The Minnesota State Fair is a deep-fried, butter-sculpted celebration of everything you loved as a kid.
So when fair organizers spent $15 million and the better part of the year on a fairgrounds overhaul, they knew they were tampering with a beloved tradition.
"There are certain things we have to do every year," said Tricia Miller, a schoolteacher from Blaine who has been going to the fair every year since she was 5.
Her family fair tradition used to include buying a Christmas ornament at Heritage Square. But Heritage Square is gone, razed to make way for the biggest expansion to the fairgrounds since the 1930s. The new West End Market will greet visitors as they walk from the new transit hub, through the new gates, past the new blue barn and into a sweeping plaza filled with amenities like a rooftop patio, air-conditioned history center and new fair foods like deep-fried lobster on a stick.

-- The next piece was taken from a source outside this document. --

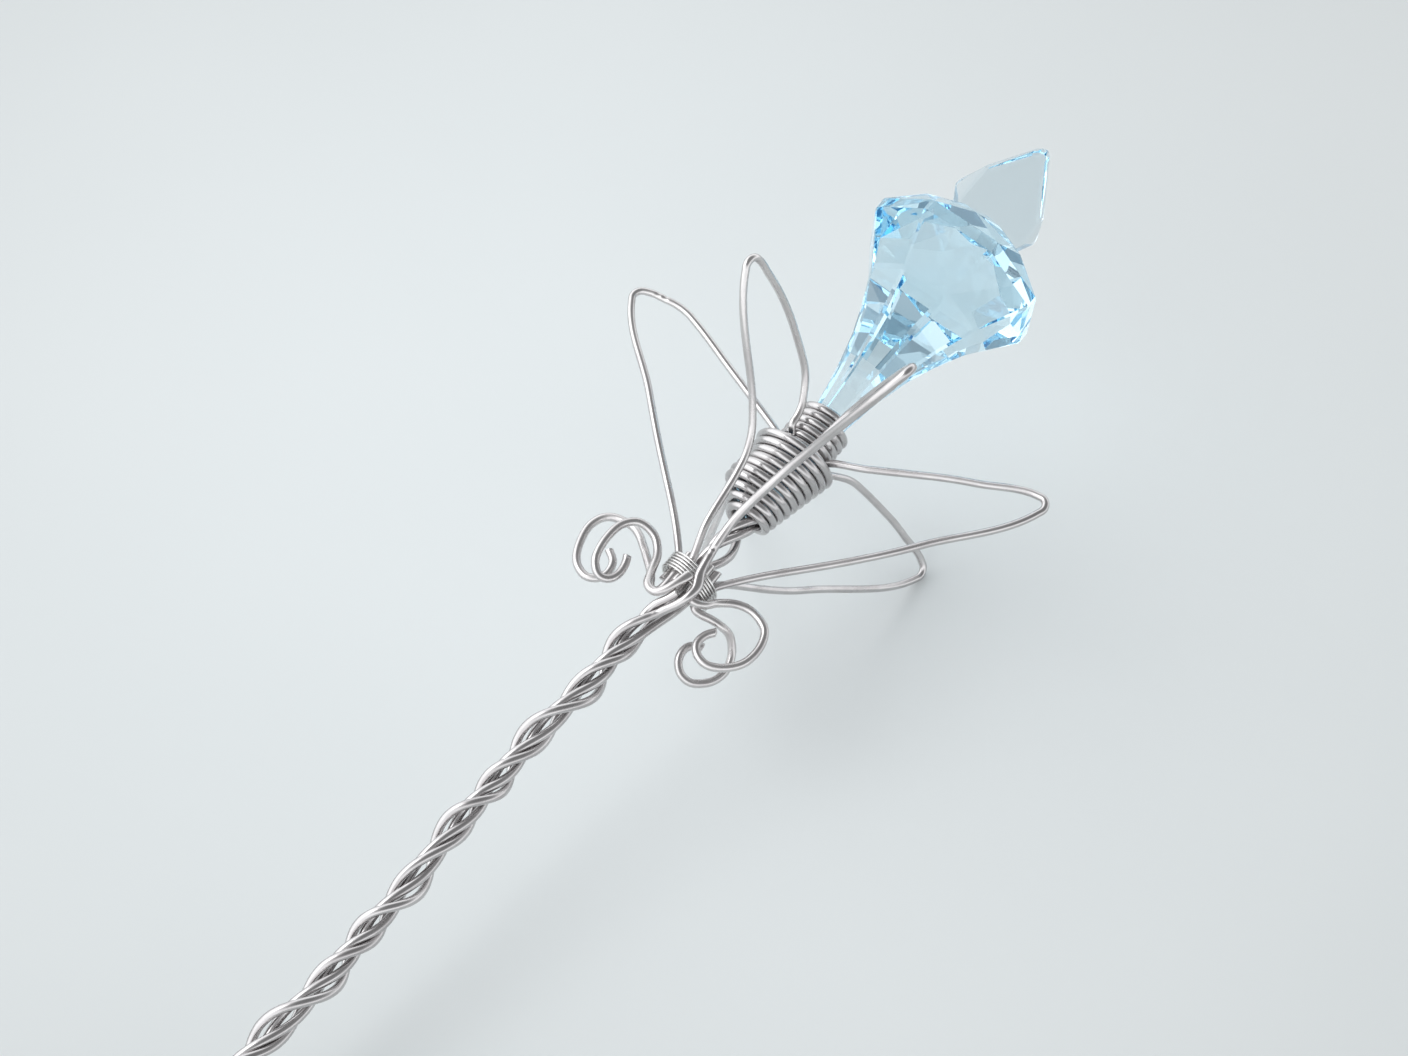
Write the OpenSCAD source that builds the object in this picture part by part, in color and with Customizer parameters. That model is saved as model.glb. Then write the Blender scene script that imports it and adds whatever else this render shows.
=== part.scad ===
// Wire-wrapped flower hair stick, in millimetres, +Z up, lying as it rests on a table.
// X runs along the stick towards the jewel. It rests on the tips of its two lower petals and
// on the tip of its shank, and the origin is on the table, under the middle of its outline.
//
// Wires are swept along bent paths. A flower point is [h, out, az]: h along the flower's axis
// from the junction, out from that axis, and az round it, where 0 is down and 90 is the +Y side.

/* [Wire] */
// Diameter of the shank, coil and scroll wire
wire_d = 1; // [0.8:0.05:1.1]
// Diameter of the petal wire
petal_wire_d = 0.9; // [0.7:0.05:1]
// Diameter of the fine wire of the binding
binding_wire_d = 0.35; // [0.25:0.05:0.4]

/* [Shank] */
// Length of the twisted shank from the junction to its tip
shank_len = 125; // [90:1:150]
// Outermost strand's distance from the middle, in wire diameters, where the twist is loosest
loose_r = 1.68; // [1.5:0.01:1.9]
// Outermost strand's distance from the middle, in wire diameters, where the twist is tightest
tight_r = 1.38; // [1.3:0.01:1.5]
// Mean length of one full turn of the twist
twist_pitch = 14.26; // [12:0.02:20]
// Share by which the twist tightens and loosens along the shank
twist_unevenness = 0.16; // [0:0.02:0.3]
// Length over which the twist loosens and tightens once
twist_wave = 22; // [18:1:60]

/* [Flower] */
// Sideways bend at the junction, between the shank and the flower's axis
flower_bend = 4.4; // [0:0.1:10]
// Height of the corner of the lower petals' tips along the axis
petal_rise = 26; // [24:0.1:28]
// Distance of that corner from the axis
petal_reach = 28; // [24:0.1:30]

/* [Coils] */
// Where the cone coil starts, along the flower's axis
cone_from = 9.5; // [9:0.1:10]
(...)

"Maybe it's time to start a new tradition?" said Anna Essendrup, who has visited the fair 22 of the 25 years of her life and says she's excited to check out the West End and some of this year's new foods — like beer gelato.
Fair organizers hope others agree.
"There are two things people hate: change and the way things are," fair spokeswoman Brienna Schuette said with a laugh. "This is where the new fair meets the nostalgic fair."
Comfort food and cookies
If you like things they way they are, keep walking through the West End Market until you hit the butter sculptures, the all-you-can-drink milk booth and the livestock barns. Because at the Great Minnesota Get-Together, the more some things change, the more others stay the same.